▼
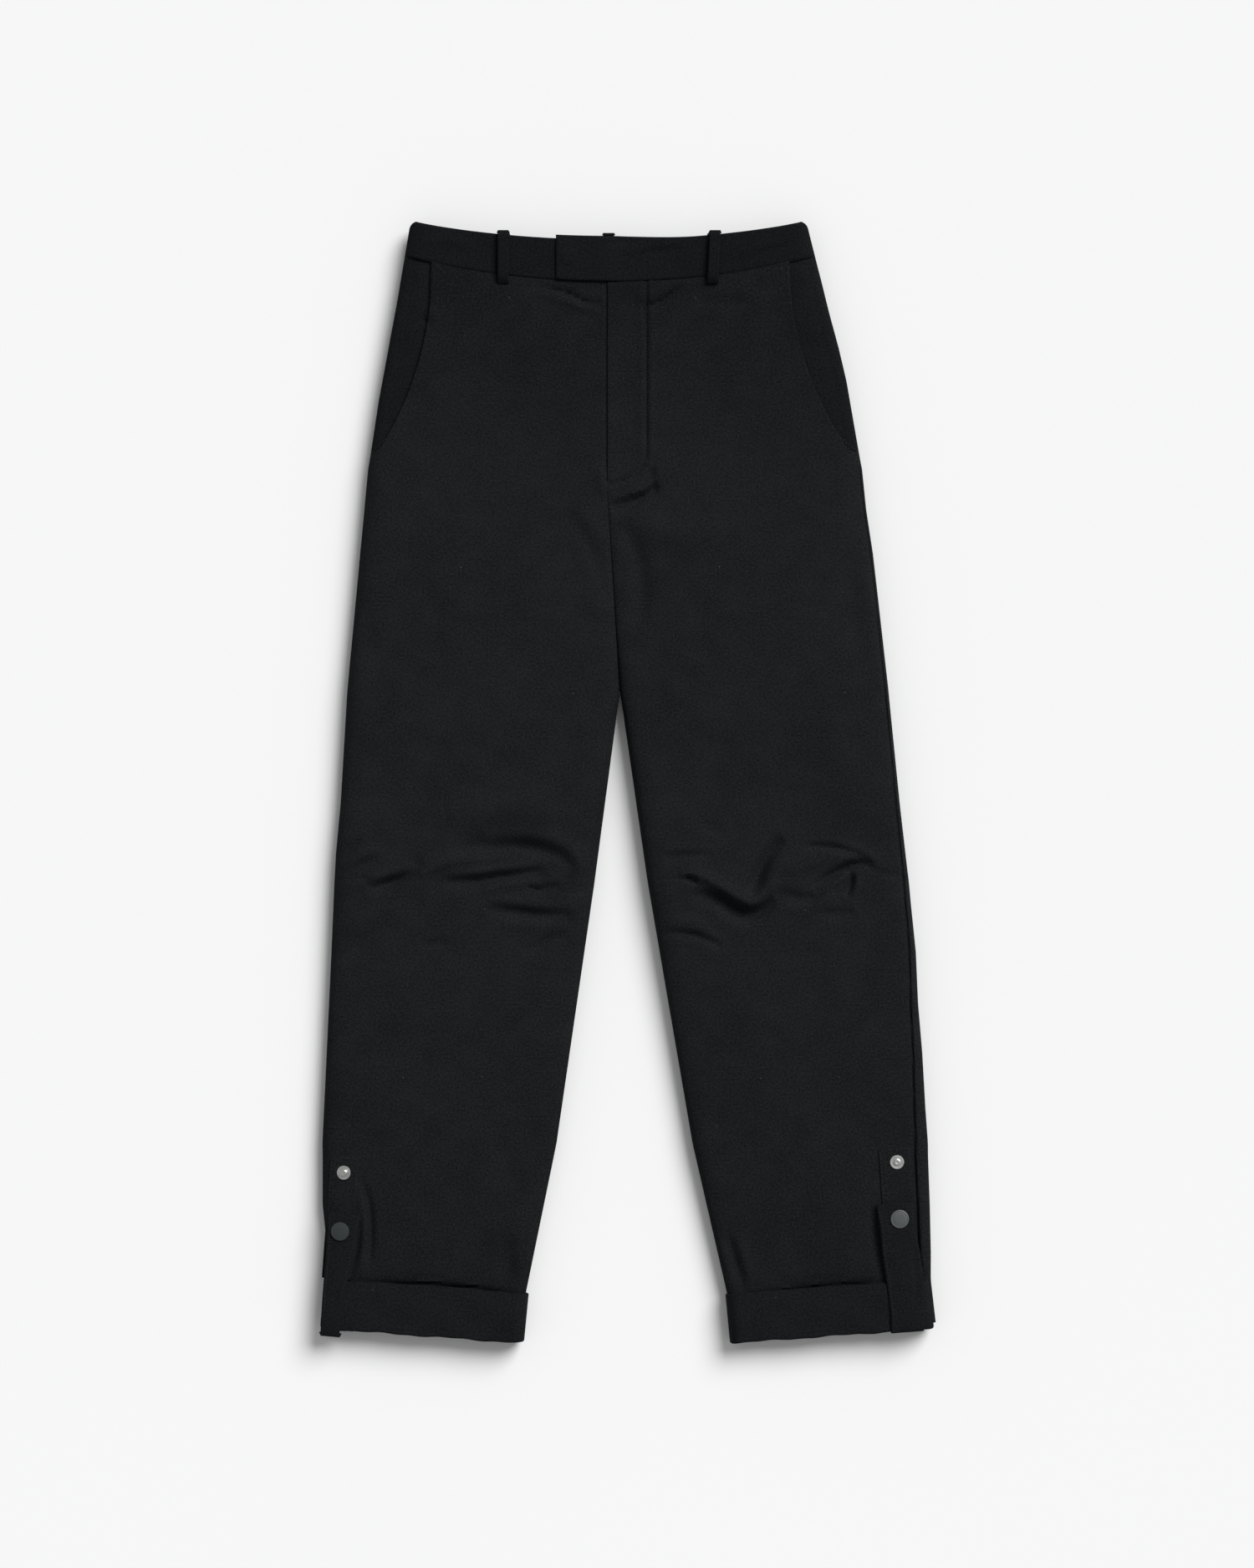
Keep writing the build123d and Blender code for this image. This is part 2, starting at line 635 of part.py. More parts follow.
# Turned-up cuffs, and on each a tab that wraps the hem and snaps to a stud on the shin
snap_reach = tab_length - snap_from_end
strip_reach = snap_reach + stud_pitch + strip_margin
tab_low = body_height + swing_gap
strip_top = shin_high + strip_cloth
for name, side in sides.items():
    turn = radians(side * hem_turn)
    inset = side * (cuff_width / 2 - tab_inset[name])
    tab_x = leg_x(side, hem_y) + inset * cos(turn)
    tab_y = hem_y + inset * sin(turn)
    along_hem = (cos(turn), sin(turn), 0)
    up_leg = (-sin(turn), cos(turn), 0)

    with BuildPart() as cuff:
        loft(cuff_tube(side, 0), ruled=True)
        loft(cuff_tube(side, cuff_cloth), ruled=True, mode=Mode.SUBTRACT)
    cuff.part.label = f"cuff_{name}"
    export_step(cuff.part, f"parts/cuff_{name}.step")

    with BuildPart() as stud_strip:
        with BuildSketch(Plane(origin=(tab_x, tab_y, shin_high), x_dir=along_hem)):
            with Locations((0, cuff_height + strip_gap)):
                strip_length = strip_reach - cuff_height - strip_gap
                Rectangle(strip_width, strip_length, align=(Align.CENTER, Align.MIN))
        extrude(amount=strip_cloth)
    stud_strip.part.label = f"stud_strip_{name}"
    export_step(stud_strip.part, f"parts/stud_strip_{name}.step")

    with BuildPart() as hem_studs:
        steps = {stud_flange_radius: stud_flange, stud_head_radius: stud_flange + stud_head}
        for radius, height in steps.items():
            with BuildSketch(Plane(origin=(tab_x, tab_y, strip_top), x_dir=along_hem)):
                with Locations((0, snap_reach), (0, snap_reach + stud_pitch)):
                    Circle(radius)
            extrude(amount=height)
    hem_studs.part.label = f"hem_studs_{name}"
    export_step(hem_studs.part, f"parts/hem_studs_{name}.step")

    with BuildPart() as hem_tab:
        with BuildSketch(Plane(origin=(tab_x, tab_y, tab_low), x_dir=along_hem)) as tab_plan:
            with Locations((0, swing_gap)):
                Rectangle(tab_width, tab_length - swing_gap, align=(Align.CENTER, Align.MIN))
            fillet(tab_plan.vertices().group_by(Axis.Y)[-1], tab_end_radius)
            with Locations((0, snap_reach)):
                Circle(socket_hole_radius, mode=Mode.SUBTRACT)
        extrude(amount=tab_cloth)
    hem_tab.part.label = f"hem_tab_{name}"
    export_step(hem_tab.part, f"parts/hem_tab_{name}.step")

    with BuildPart() as tab_root:
        with BuildSketch(Plane(origin=(tab_x, tab_y, 0), x_dir=up_leg, z_dir=along_hem)):
            with Locations((0, shin_high - panel_cloth - tab_cloth)):
                wall_height = tab_low + 2 * tab_cloth + panel_cloth - shin_high
                Rectangle(tab_cloth, wall_height, align=(Align.MAX, Align.MIN))
                Rectangle(tab_root_length, tab_cloth, align=(Align.MIN, Align.MIN))
        extrude(amount=tab_root_width / 2, both=True)
    tab_root.part.label = f"tab_root_{name}"
    export_step(tab_root.part, f"parts/tab_root_{name}.step")

    with BuildPart() as snap_socket:
        with BuildSketch(Plane(origin=(tab_x, tab_y, tab_low - socket_height), x_dir=along_hem)):
            with Locations((0, snap_reach)):
                Circle(socket_radius)
                Circle(socket_hole_radius, mode=Mode.SUBTRACT)
        extrude(amount=socket_height)
    snap_socket.part.label = f"snap_socket_{name}"
    export_step(snap_socket.part, f"parts/snap_socket_{name}.step")

    with BuildPart() as snap_cap:
        with BuildSketch(Plane(origin=(tab_x, tab_y, tab_low + tab_cloth), x_dir=along_hem)):
            with Locations((0, snap_reach)):
                Circle(cap_radius)
        extrude(amount=cap_height)
        fillet(snap_cap.edges().group_by(Axis.Z)[-1], cap_edge)
    snap_cap.part.label = f"snap_cap_{name}"
    export_step(snap_cap.part, f"parts/snap_cap_{name}.step")
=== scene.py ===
import math
import bpy
import numpy as np
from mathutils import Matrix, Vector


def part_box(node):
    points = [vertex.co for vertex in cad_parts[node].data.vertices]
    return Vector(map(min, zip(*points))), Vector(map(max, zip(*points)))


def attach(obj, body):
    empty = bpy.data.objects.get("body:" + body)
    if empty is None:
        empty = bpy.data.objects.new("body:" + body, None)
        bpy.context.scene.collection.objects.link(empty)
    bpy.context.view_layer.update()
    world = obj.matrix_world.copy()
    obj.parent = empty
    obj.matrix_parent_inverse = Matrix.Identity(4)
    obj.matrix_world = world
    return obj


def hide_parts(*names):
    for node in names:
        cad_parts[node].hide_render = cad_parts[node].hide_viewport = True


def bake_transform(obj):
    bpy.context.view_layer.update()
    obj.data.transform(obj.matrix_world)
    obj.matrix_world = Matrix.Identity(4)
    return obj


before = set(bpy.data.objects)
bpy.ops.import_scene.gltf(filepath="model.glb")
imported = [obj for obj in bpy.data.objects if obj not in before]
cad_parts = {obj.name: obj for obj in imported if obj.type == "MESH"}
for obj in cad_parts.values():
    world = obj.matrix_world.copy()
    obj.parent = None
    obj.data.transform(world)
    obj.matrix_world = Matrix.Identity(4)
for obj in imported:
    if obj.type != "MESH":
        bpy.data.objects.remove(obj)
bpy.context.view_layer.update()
print("frame loaded:", len(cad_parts), "nodes")

# Ski pants lying flat, face up. +X is the wearer's left, +Y points at the waist, everything in metres.
sides = {"right": -1, "left": 1}
mm = 0.001


def lowest(node):
    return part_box(node)[0]


def highest(node):
    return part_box(node)[1]


# places read from the frame
flyX = highest("waistband_front_right").x  # edge of the lap
flyBottom = lowest("fly_facing").y
seamMiddleY = lowest("waistband_front_right").y
seamSideY = highest("back_yoke_right").y
waistSideY = highest("waistband_back").y
waistMiddleX = (lowest("waistband_back").x + highest("waistband_back").x) / 2
waistHalf = (highest("waistband_back").x - lowest("waistband_back").x) / 2
waistDip = 0.017  # middle of the top edge below its corners
mouthEndY = lowest("pocket_facing_right").y
kneeY = highest("front_shin_right").y
legEndY = -0.499


# light, floor and camera
view = {"lens": 100, "sensor": 36, "above": 4.034, "centre": (0.0, -0.0023)}
light = {"sunStrength": 3.5, "sunSpread": 36, "sunTilt": (-49, 0, -40), "sky": 0.375, "floorLevel": -0.0006}


def makeStage():
    bpy.ops.object.select_all(action="DESELECT")
    bpy.ops.object.camera_add(location=(view["centre"][0], view["centre"][1], view["above"]))
    camera = bpy.context.object
    camera.data.lens = view["lens"]
    camera.data.sensor_width = view["sensor"]
    bpy.context.scene.camera = camera
    tilt = [math.radians(angle) for angle in light["sunTilt"]]
    bpy.ops.object.light_add(type="SUN", rotation=tilt)
    sun = bpy.context.object.data
    sun.energy = light["sunStrength"]
    sun.angle = math.radians(light["sunSpread"])
    world = bpy.data.worlds.new("studio")
    bpy.context.scene.world = world
    world.use_nodes = True
    world.node_tree.nodes["Background"].inputs["Color"].default_value = (1, 1, 1, 1)
    world.node_tree.nodes["Background"].inputs["Strength"].default_value = light["sky"]
    bpy.ops.mesh.primitive_plane_add(size=60, location=(0, 0, light["floorLevel"]))
    floor = bpy.context.object
    floor.name = "studioFloor"
    floor.data.materials.append(floorPaint())
    bpy.context.scene.view_settings.view_transform = "Standard"
    print("stage, light and camera are set")


# shader maths
class Wire:
    def __init__(self, surface, socket):
        self.surface = surface
        self.socket = socket

    def math(self, operation, *others):
        return self.surface.node("ShaderNodeMath", {"operation": operation}, dict(enumerate((self, *others))))

    def __add__(self, other):
        return self.math("ADD", other)

    def __radd__(self, other):
        return self.math("ADD", other)

    def __sub__(self, other):
        return self.math("SUBTRACT", other)

    def __rsub__(self, other):
        return self.surface.node("ShaderNodeMath", {"operation": "SUBTRACT"}, {0: other, 1: self})

    def __mul__(self, other):
        return self.math("MULTIPLY", other)

    def __rmul__(self, other):
        return self.math("MULTIPLY", other)

    def __lt__(self, other):
        return self.math("LESS_THAN", other)


class Surface:
    def __init__(self, name):
        self.material = bpy.data.materials.new(name)
        self.material.use_nodes = True
        self.tree = self.material.node_tree
        self.shader = self.tree.nodes["Principled BSDF"]

    def node(self, kind, settings, values, output=0):
        made = self.tree.nodes.new(kind)
        for key, value in settings.items():
            setattr(made, key, value)
        for key, value in values.items():
            self.put(made.inputs[key], value)
        return Wire(self, made.outputs[output])

    def put(self, socket, value):
        if isinstance(value, Wire):
            self.tree.links.new(value.socket, socket)
        else:
            socket.default_value = value

    def set(self, **values):
        for key, value in values.items():
            self.put(self.shader.inputs[key], value)

    def noise(self, place, scale, detail=2.0, rough=0.5):
        values = {"Vector": place, "Scale": scale, "Detail": detail, "Roughness": rough}
        return self.node("ShaderNodeTexNoise", {}, values)

    def mix(self, factor, first, second):
        # sockets 0, 6 and 7 are the colour mix's factor and its two colours, and 2 is its result
        return self.node("ShaderNodeMix", {"data_type": "RGBA"}, {0: factor, 6: first, 7: second}, output=2)

    def bump(self, height, distance, strength=1.0):
        values = {"Height": height, "Distance": distance, "Strength": strength}
        return self.node("ShaderNodeBump", {}, values)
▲
### WHAT YOU HAVE TO DO
Using the data above, transcribe the lines that run from the line with "extrude(amount=cap_height)" to the line with "imported = [obj", both ends kept, and output nothing else.

### ANSWER TO THE PROBLEM
        extrude(amount=cap_height)
        fillet(snap_cap.edges().group_by(Axis.Z)[-1], cap_edge)
    snap_cap.part.label = f"snap_cap_{name}"
    export_step(snap_cap.part, f"parts/snap_cap_{name}.step")
=== scene.py ===
import math
import bpy
import numpy as np
from mathutils import Matrix, Vector


def part_box(node):
    points = [vertex.co for vertex in cad_parts[node].data.vertices]
    return Vector(map(min, zip(*points))), Vector(map(max, zip(*points)))


def attach(obj, body):
    empty = bpy.data.objects.get("body:" + body)
    if empty is None:
        empty = bpy.data.objects.new("body:" + body, None)
        bpy.context.scene.collection.objects.link(empty)
    bpy.context.view_layer.update()
    world = obj.matrix_world.copy()
    obj.parent = empty
    obj.matrix_parent_inverse = Matrix.Identity(4)
    obj.matrix_world = world
    return obj


def hide_parts(*names):
    for node in names:
        cad_parts[node].hide_render = cad_parts[node].hide_viewport = True


def bake_transform(obj):
    bpy.context.view_layer.update()
    obj.data.transform(obj.matrix_world)
    obj.matrix_world = Matrix.Identity(4)
    return obj


before = set(bpy.data.objects)
bpy.ops.import_scene.gltf(filepath="model.glb")
imported = [obj for obj in bpy.data.objects if obj not in before]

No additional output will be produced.